The Agricultural Adjustment Act
The Social Security Act
The National Labor Relations Act (Wagner Act)
The Federal Housing Act

The Agricultural Adjustment Act established the system of agricultural subsidies and price supports that is still with us today. One of the major economic problems of the depression was serious deflation. This had caused the prices of goods to fall below the cost of production. The approach taken by the AAA was to provide incentive payments to farmers to take land out of production. Reducing the supply of agricultural products would raise prices. Taking large amounts of land out of production meant that agricultural labor would be out of work. This had a devastating impact on wage workers and share croppers. The southern congressional bloc supported the idea of payments to land owners. However, they opposed the efforts of liberals in the administration to see to it that a portion of the payments would go directly to the displaced workers and share croppers. Jim Crow won the fight and the displaced workers helped to fuel the great migration depicted in The Grapes Of Wrath.

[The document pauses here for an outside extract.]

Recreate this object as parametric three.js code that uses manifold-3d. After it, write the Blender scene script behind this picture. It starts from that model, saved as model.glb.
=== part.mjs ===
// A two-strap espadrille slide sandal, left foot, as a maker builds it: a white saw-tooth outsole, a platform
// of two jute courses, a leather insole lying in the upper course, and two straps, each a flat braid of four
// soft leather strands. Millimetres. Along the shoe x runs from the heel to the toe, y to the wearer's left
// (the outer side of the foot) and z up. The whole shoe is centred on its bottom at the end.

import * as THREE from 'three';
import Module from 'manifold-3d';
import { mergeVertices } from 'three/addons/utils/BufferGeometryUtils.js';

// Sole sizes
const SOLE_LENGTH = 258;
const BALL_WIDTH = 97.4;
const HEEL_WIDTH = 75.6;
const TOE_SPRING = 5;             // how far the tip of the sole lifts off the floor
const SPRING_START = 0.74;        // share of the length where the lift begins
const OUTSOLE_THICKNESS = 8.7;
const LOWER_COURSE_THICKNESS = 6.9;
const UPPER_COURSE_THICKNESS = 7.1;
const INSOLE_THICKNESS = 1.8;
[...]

The Social Security Act created the Social Security program and public assistance programs that became generally known as welfare. Social Security is still with us today but regularly under attack. The general plan was to create a dedicated tax that would fund pension benefits for all workers. However, the southern oligarchs saw this as a threat to their supply of cheap colored labor. They demanded that agricultural and domestic workers be excluded from the program. At the time that impacted a large majority of black workers in the south.

The National Labor Relations Act gave labor unions significant new rights to organize American workers for collective bargaining. It resulted in a major expansion of union membership in the industrialized sections of the country. Again the southern congressional delegations held the bill ransom until agricultural workers were excluded from its provisions. They were willing to vote for unions in northern factories as long as southern blacks were cut out of the arrangement. As the south became more industrialized during WW II they suddenly found themselves with industries that were covered under the Wagner Act. In 1947 the southern congressional bloc switched sides and voted with the Republicans to pass the Taft Hartley Act limiting the rights of organized labor.

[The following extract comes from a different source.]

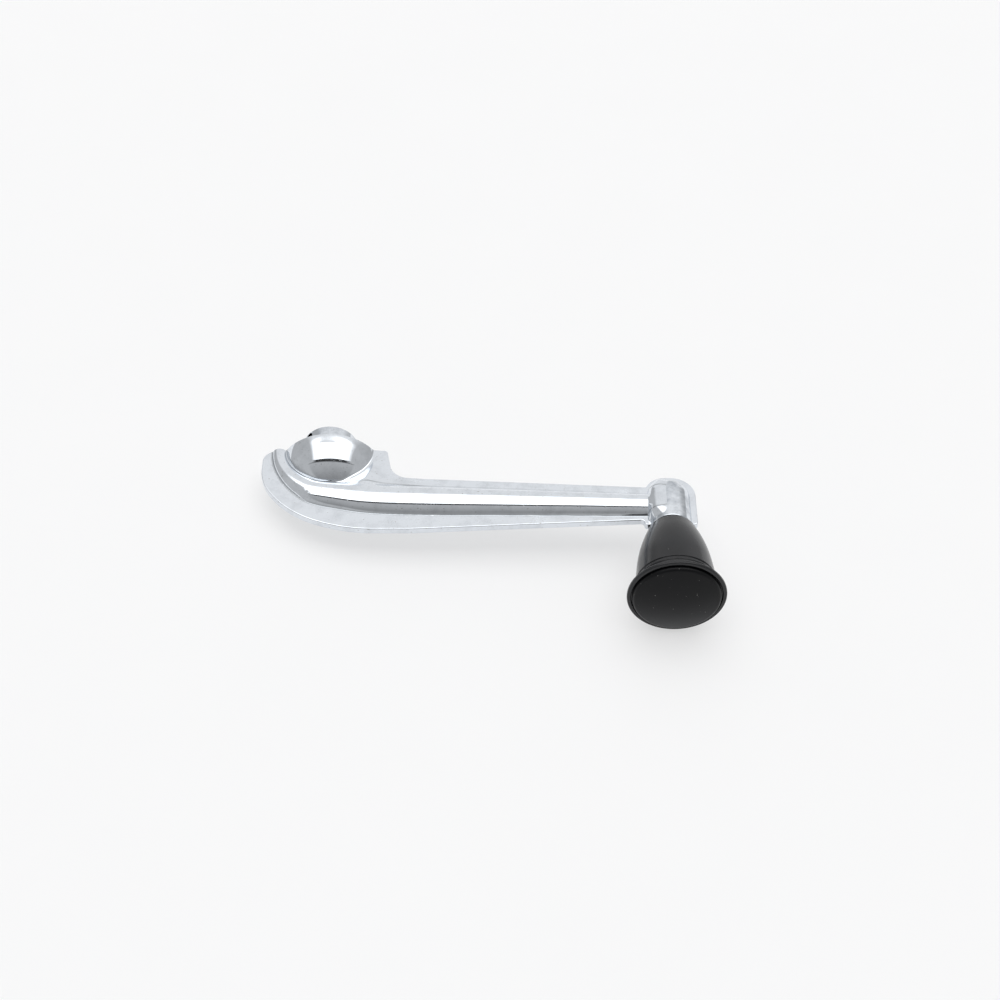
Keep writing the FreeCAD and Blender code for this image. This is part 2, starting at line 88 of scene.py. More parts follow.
# The casting's outline, anticlockwise from the hub's rear right corner: x, y and the corner's round.
OUTLINE = (
    (16.4, HUB_REAR, 1.1),
    (-HEEL_X, HUB_REAR, 4.0),
    (-HEEL_X, -15.7, 16.0),
    (-10.5, -28.0, 29.0),
    (6.1, -34.0, 42.0),
    (24.0, -34.0, 60.0),
    (KNOB_X - KNOB_END_HALF, -30.5, 1.0),
    (KNOB_X - KNOB_END_HALF, KNOB_END_FRONT, 0.9),
    (KNOB_X + KNOB_END_HALF, KNOB_END_FRONT, 1.2),
    (KNOB_X + KNOB_END_HALF, -14.0, 7.0),
    (KNOB_X - 4.45, -14.0, 6.0),
    (KNOB_X - 6.4, -17.75, 0.6),
    (18.3, -13.9, 5.5),
)
# The rib's middle line round the dome: the angle from straight ahead, the distance from the hub's middle,
# half the rib's width and half its thickness.
HUB_STATIONS = (
    (104.0, 14.5, 2.1, 1.95),
    (90.0, 14.4, 2.3, 2.1),
    (74.0, 14.45, 2.5, 2.3),
    (58.0, 14.65, 2.8, 2.6),
    (42.0, 15.1, 3.3, 3.0),
    (26.0, 15.9, 3.9, 3.4),
    (10.0, 17.0, 4.7, 3.8),
)
# The same line along the arm: x, y, half the rib's width and half its thickness.
ARM_STATIONS = (
    (4.0, -21.3, 5.4, 4.0),
    (13.0, -22.6, 5.8, 4.15),
    (27.4, -23.2, 5.9, 4.15),
    (50.0, -23.8, 5.4, 3.95),
    (72.0, -24.45, 4.85, 3.8),
    (93.0, -25.1, 4.35, 3.6),
)


# ---- outlines and profiles
LEAST_ROUND = 0.04


def rounded(corners, closed, side, chord=0.35, turn=math.radians(7.5)):
    """Points and normals along straight sides with rounded corners; side is 1 for normals on the left."""
    points, normals = [], []
    places = [np.array(corner[:2], float) for corner in corners]
    count = len(places)
    ends = []
    for i, corner in enumerate(corners):
        radius = corner[2] if len(corner) > 2 else 0.0
        inner = closed or 0 < i < count - 1
        if not inner:
            ends.append((places[i], places[i], None))
            continue
        back = places[i - 1] - places[i]
        ahead = places[(i + 1) % count] - places[i]
        back /= np.linalg.norm(back)
        ahead /= np.linalg.norm(ahead)
        half = math.acos(float(np.clip(back @ ahead, -1, 1))) / 2
        radius = max(radius, LEAST_ROUND)
        reach = radius / math.tan(half)
        middle = back + ahead
        centre = places[i] + middle / np.linalg.norm(middle) * radius / math.sin(half)
        left_turn = back[0] * ahead[1] - back[1] * ahead[0] < 0
        ends.append((places[i] + back * reach, places[i] + ahead * reach, (centre, radius, left_turn)))
    for i in range(count):
        entry, leave, arc = ends[i]
        if arc is not None:
            centre, radius, left_turn = arc
            first = math.atan2(*(entry - centre)[::-1])
            last = math.atan2(*(leave - centre)[::-1])
            sweep = (last - first) % (2 * math.pi) if left_turn else -((first - last) % (2 * math.pi))
            steps = max(2, math.ceil(abs(sweep) / turn), math.ceil(abs(sweep) * radius / chord))
            for k in range(steps + 1):
                angle = first + sweep * k / steps
                outward = np.array((math.cos(angle), math.sin(angle)))
                points.append(centre + outward * radius)
                normals.append(outward * (-side if left_turn else side))
        if i == count - 1 and not closed:
            start = ends[i - 1][1]
            along = entry - start
            along /= np.linalg.norm(along)
            points.append(entry)
            normals.append(side * np.array((-along[1], along[0])))
            break
        following = ends[(i + 1) % count][0]
        along = following - leave
        length = np.linalg.norm(along)
        along = along / max(length, 1e-9)
        across = side * np.array((-along[1], along[0]))
        steps = max(1, math.ceil(length / chord))
        for k in range(0 if arc is None else 1, steps):
            points.append(leave + (following - leave) * k / steps)
            normals.append(across)
    return np.array(points), np.array(normals)


def link_piece(name, mesh, coat, body, nodes=()):
    """Makes the mesh an object that rides on a body and, where nodes are named, stands for them."""
    piece = bpy.data.objects.new(name, mesh)
    bpy.context.scene.collection.objects.link(piece)
    mesh.materials.append(coat)
    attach(piece, body)
    if nodes:
        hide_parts(*nodes)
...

The Federal Housing Act created a role for the federal government in subsidizing and regulating real estate finance. During the 1920s under the patronage of Hubert Hoover, first as Sec, of Commerce and then as president, a public private partnership had emerged that supported the use of zoning regulations and restrictive covenants to promote racially segregated housing development. The housing finance agencies established under the new deal turned to many of the people who had been active in this movement. They adopted regulations that established the practice of redlining. People of color were effectively excluded from government subsidized mortgages.

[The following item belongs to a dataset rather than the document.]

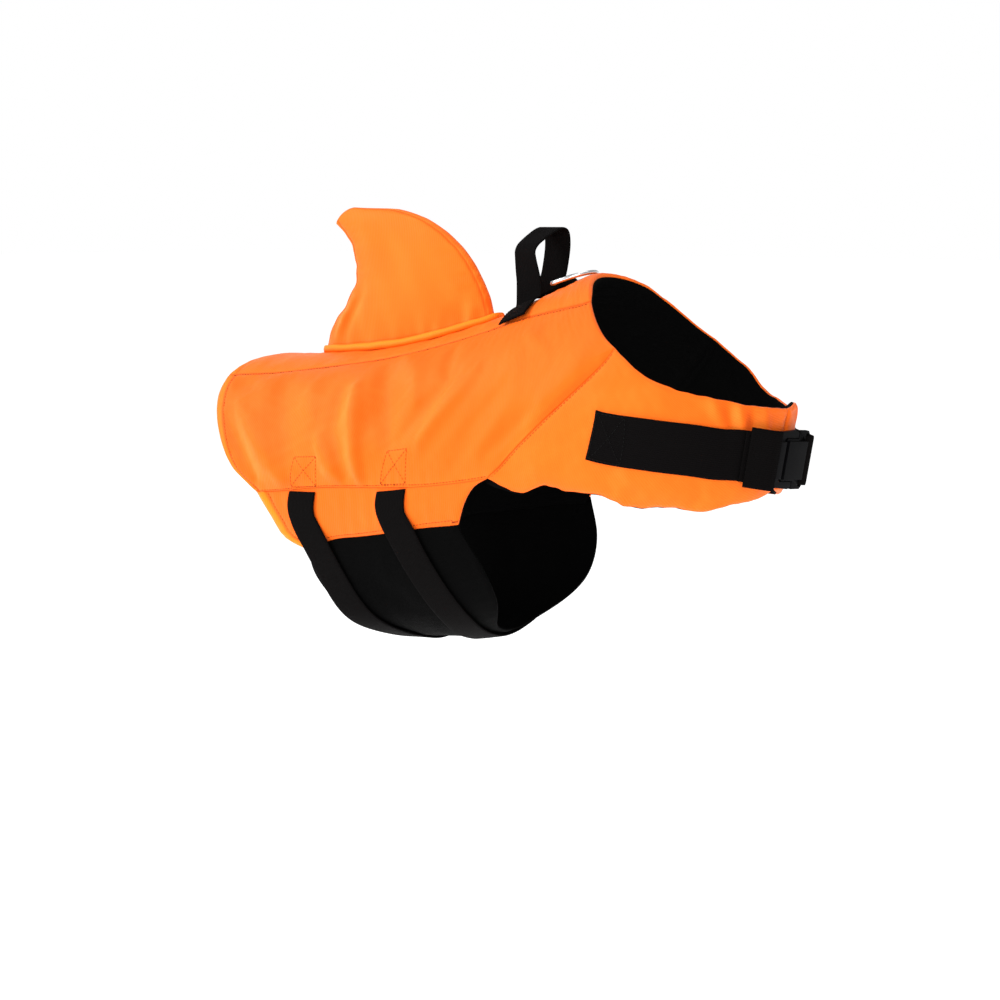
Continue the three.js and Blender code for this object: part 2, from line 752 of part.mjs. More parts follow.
// Cross lines of a strap that follows the outside of the jacket, at a height over the form
function formLines(rows, side, width, height, steps, from = 0, to = 1) {
  const line = cutLine(rows);
  const acrossRows = 3;
  const spotAt = (share) => {
    const spot = line(share);
    return { place: spot.x / placeLength, turn: (side * spot.y) / turnLength };
  };
  const crossLines = [];
  for (let i = 0; i <= steps; i += 1) {
    const share = from + (to - from) * (i / steps);
    const here = spotAt(share);
    const before = spotAt(share - 0.01);
    const after = spotAt(share + 0.01);
    const { along, round } = formSlopes(here.place, here.turn);
    const run = along.clone().multiplyScalar(after.place - before.place);
    run.addScaledVector(round, after.turn - before.turn);
    const placeShare = round.dot(run);
    const turnShare = -along.dot(run);
    const across = along.clone().multiplyScalar(placeShare).addScaledVector(round, turnShare);
    const points = [];
    for (let j = 0; j <= acrossRows; j += 1) {
      const beside = (width * (j / acrossRows - 0.5)) / across.length();
      points.push(clothPoint(here.place + placeShare * beside, here.turn + turnShare * beside, height));
    }
    crossLines.push({ points, out: formNormal(here.place, here.turn) });
  }
  return crossLines;
}

// A buckle's own directions where it rests on the jacket: along its webbing, across it and out
function buckleFrame({ place, turn, spin }, runTurn, height) {
  const out = formNormal(place, turn);
  const ahead = formPoint(place, turn + runTurn).sub(formPoint(place, turn));
  const run = ahead.addScaledVector(out, -ahead.dot(out)).normalize();
  run.applyAxisAngle(out, THREE.MathUtils.degToRad(spin));
  const across = new THREE.Vector3().crossVectors(out, run);
  const frame = new THREE.Matrix4().makeBasis(run, across, out);
  return frame.setPosition(clothPoint(place, turn, height));
}

// A point or direction in the plane through a buckle's bar, leaning with its webbing. away leads from
// the bar along the webbing, and rise stands on it. end is -1 at the plug and 1 at the socket.
function besideBar(end, tilt, away, rise) {
  const lean = THREE.MathUtils.degToRad(tilt);
  const long = away * Math.cos(lean) + rise * Math.sin(lean);
  return new THREE.Vector3(end * long, 0, rise * Math.cos(lean) - away * Math.sin(lean));
}

const barPlace = (buckle) => (buckle.long - buckle.bar) / 2;
const foldClear = (buckle) => buckle.bar * 0.71 + 0.3 + webbingWall / 2;

// Cross lines of a strip at a buckle, from rows of away, rise and the angle it has turned by
function barLines(rows, frame, buckle, end, tilt, width) {
  return rows.map(({ away, rise, angle }) => {
    const points = [];
    for (let j = 0; j <= 3; j += 1) {
      const point = besideBar(end, tilt, away, rise);
      point.x += end * barPlace(buckle);
      point.y = end * width * (j / 3 - 0.5);
      points.push(point.applyMatrix4(frame));
    }
    const out = besideBar(end, tilt, Math.sin(angle), Math.cos(angle)).transformDirection(frame);
    return { points, out };
  });
}

// Webbing that goes under the bar, up through the slot and back over itself to where it is sewn down
function foldLines(frame, buckle, end, tilt, lead, back) {
  const clear = foldClear(buckle);
  const rows = [{ away: lead, rise: -clear, angle: 0 }];
  const turns = 8;
  for (let k = 0; k <= turns; k += 1) {
    const angle = (Math.PI * k) / turns;
    rows.push({ away: -clear * Math.sin(angle), rise: -clear * Math.cos(angle), angle });
  }
  rows.push({ away: 9, rise: clear - 2.2, angle: Math.PI });
  rows.push({ away: 16, rise: webbingWall + 0.6 - clear, angle: Math.PI });
  rows.push({ away: back, rise: webbingWall + 0.4 - clear, angle: Math.PI });
  return barLines(rows, frame, buckle, end, tilt, buckle.webbing);
}

function solid(geometry) {
  geometry.deleteAttribute("normal");
  geometry.deleteAttribute("uv");
  const merged = mergeVertices(geometry, 1e-4);
  const vertProperties = new Float32Array(merged.getAttribute("position").array);
  const triVerts = new Uint32Array(merged.index.array);
  return new wasm.Manifold(new wasm.Mesh({ numProp: 3, vertProperties, triVerts }));
}

// A flat plate of even thickness about the middle plane, from points of its outline
function plate(points, thick) {
  const shape = new THREE.Shape(points.map(([long, across]) => new THREE.Vector2(long, across)));
  const geometry = new THREE.ExtrudeGeometry(shape, { depth: thick, bevelEnabled: false });
  return solid(geometry.translate(0, 0, -thick / 2));
}

function block(from, to, halfWide, thick) {
  const geometry = new THREE.BoxGeometry(to - from, 2 * halfWide, thick);
  return solid(geometry.translate((from + to) / 2, 0, 0));
}

// Both halves of an outline, from the points of one half
const mirrorOutline = (half) => [...half, ...half.map(([long, across]) => [long, -across]).reverse()];

function addHard(name, body, frame) {
  const mesh = body.getMesh();
  const geometry = new THREE.BufferGeometry();
  geometry.setAttribute("position", new THREE.BufferAttribute(mesh.vertProperties, 3));
  geometry.setIndex(new THREE.BufferAttribute(mesh.triVerts, 1));
  add(name, geometry.applyMatrix4(frame), blackPlastic());
}

// A fastened buckle: the plug's two arms stand in the notches at the sides of the socket
function addBuckle(name, buckle, frame) {
  const end = buckle.long / 2;
  const half = buckle.wide / 2;
  const mouth = -end + 15;
  const armEnd = mouth + 17;
  const notch = half - 6;
  const slotHalf = buckle.webbing / 2 + 0.5;
  const slotFar = end - buckle.bar;
  const slotNear = barPlace(buckle) - foldClear(buckle) - webbingWall / 2 - 0.6;
  const plugHalf = [
    [-end, half - 2],
    [-end + 1, half - 1],
    [mouth, half - 1],
    [armEnd - 3, half],
    [armEnd, half - 1.5],
    [armEnd, notch + partGap],
    [mouth + 1.5, notch + partGap],
    [mouth - partGap, notch - 2],
  ];
  const socketHalf = [
    [mouth + 2.4, notch - 1.5],
    [mouth + 3.9, notch],
    [armEnd + 0.8, notch],
    [armEnd + 0.8, half],
    [end - 4, half],
    [end, half - 5],
  ];
  const plugSlot = block(-slotFar, -slotNear, slotHalf, buckle.thick);
  const plugBlock = block(1 - slotNear, mouth - partGap, notch - 2, buckle.thick - 1);
  const plug = plate(mirrorOutline(plugHalf), buckle.bar).subtract(plugSlot).add(plugBlock);
  const socketSlot = block(slotNear, slotFar, slotHalf, buckle.thick);
  const socketBlock = block(mouth + 2.4, slotNear - 0.2, notch - 1.5, buckle.thick);
  const socket = plate(mirrorOutline(socketHalf), buckle.bar).subtract(socketSlot).add(socketBlock);
  addHard(`${name}_plug`, plug, frame);
  addHard(`${name}_socket`, socket, frame);
}

const strapHeight = (kind) => panelBuild[kind].swell + restGap + webbingWall / 2;
const buckleHeight = (kind, buckle) => panelBuild[kind].swell + buckleGap + buckle.thick / 2;

// Each belly strap runs from the right flank under the body to a buckle on the left flank, whose plug
// hangs from a short stub of webbing in the left stitched seam
function addBellyStraps() {
  const buckle = buckles.belly;
  const height = strapHeight("band");
  Object.entries({ rear: rearStrapLine, front: frontStrapLine }).forEach(([name, rows]) => {
    const { tilt, share } = buckleSpots[name];
    const frame = buckleFrame(buckleSpots[name], 4, buckleHeight("band", buckle));
    const mirrored = rows.slice(0, -1).reverse();
    const whole = [...rows, ...mirrored.map((row) => ({ place: row.place, turn: 360 - row.turn }))];
    const strap = formLines(whole, -1, buckle.webbing, height, 24, 0, share);
    const strapFold = foldLines(frame, buckle, 1, tilt, 16, 24);
    add(`belly_strap_${name}`, webbing([...strap, ...strapFold]), blackCloth());
    const stub = formLines(rows, 1, buckle.webbing, height, 2, 0, 0.06);
    const stubFold = foldLines(frame, buckle, -1, tilt, 12, 20);
    add(`belly_stub_${name}`, webbing([...stub, ...stubFold]), blackCloth());
    addBuckle(`belly_buckle_${name}`, buckle, frame);
  });
}

// The chest straps meet at a buckle in front. A wider tab is sewn over the right strap's folded end.
function addChestStraps() {
  const buckle = buckles.chest;
  const frame = buckleFrame(buckleSpots.chest, -4, buckleHeight("front", buckle));
  sides.forEach(({ name, side }) => {
    const end = chestStrapEnds[name];
    const rows = [...chestStrapLine, end];
    const strap = formLines(rows, side, chestStrapWidth, strapHeight("front"), 10);
    const fold = foldLines(frame, buckle, side, end.tilt, 22, 20);
    add(`chest_strap_${name}`, webbing([...strap, ...fold]), blackCloth());
  });
  const over = webbingWall + 0.4;
  const clear = foldClear(buckle);
  const tabRows = [
    { away: -5, rise: clear + over - 1.2, angle: Math.PI },
    { away: 0, rise: clear + over, angle: Math.PI },
    { away: 9, rise: clear + over - 2.2, angle: Math.PI },
    { away: 17, rise: 2 * over + 0.2 - clear, angle: Math.PI },
  ];
  const tab = barLines(tabRows, frame, buckle, -1, chestStrapEnds.right.tilt, chestTabWidth);
  add("chest_tab", webbing(tab), blackCloth());
  addBuckle("chest_buckle", buckle, frame);
}

addPanels();
addLinings();
addFinBase();
addFin();
addHandle();
addRingTab();
addRing();
addBellyStraps();
addChestStraps();

export default jacket;
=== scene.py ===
import math

import bmesh
import bpy
import numpy as np
from mathutils import Matrix, Vector
from mathutils.bvhtree import BVHTree


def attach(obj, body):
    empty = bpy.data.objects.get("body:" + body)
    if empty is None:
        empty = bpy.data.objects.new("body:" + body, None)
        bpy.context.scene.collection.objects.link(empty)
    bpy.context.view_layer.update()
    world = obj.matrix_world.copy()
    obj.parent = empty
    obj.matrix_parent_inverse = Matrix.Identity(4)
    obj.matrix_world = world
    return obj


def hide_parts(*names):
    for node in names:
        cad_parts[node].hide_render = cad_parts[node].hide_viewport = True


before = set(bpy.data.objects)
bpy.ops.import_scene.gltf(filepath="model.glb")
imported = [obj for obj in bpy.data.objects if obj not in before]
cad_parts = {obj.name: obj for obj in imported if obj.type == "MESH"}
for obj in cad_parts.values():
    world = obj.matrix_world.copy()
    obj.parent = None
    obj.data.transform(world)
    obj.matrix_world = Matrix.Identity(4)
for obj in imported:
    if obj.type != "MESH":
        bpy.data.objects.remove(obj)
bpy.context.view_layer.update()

# Lengths are in millimetres up to the point where a mesh is made, and +X is towards the head.
metre = 0.001
placeLength = 85
turnLength = 1.65


# The worn form

# Cross sections of the jacket's outside, from the rear edge to the neckline
sections = {
    "topX": [-315, -230, -130, -50, 0, 28, 48],
    "topZ": [-59, -44, -31, -11, 9, 21, 29],
    "lowX": [-315, -230, -130, -45, 75, 182, 206],
    "lowZ": [-233, -271, -276, -266, -223, -150, -65],
    "half": [86, 93, 96, 96, 94, 85, 68],
    "widest": [0.45, 0.45, 0.45, 0.46, 0.48, 0.5, 0.5],
    "topRound": [2.2, 2.2, 2.2, 2.2, 2.1, 2, 2],
    "lowRound": [2, 2, 2, 2, 2, 1.9, 1.9],
}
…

These are examples of some of the major pieces of new deal legislation that were deliberately structured in ways to make them racially exclusionary in practice. The south as a whole was the region that received the greatest economic benefit from the new deal. It provided a transfer of wealth from the northern industrial states to the south. However, it was overwhelmingly white southerners who benefited from the operation. The force of Jim Crow was able to exert control and influence all along the way. The results of those efforts still have impact on the lives and wealth of African Americans today.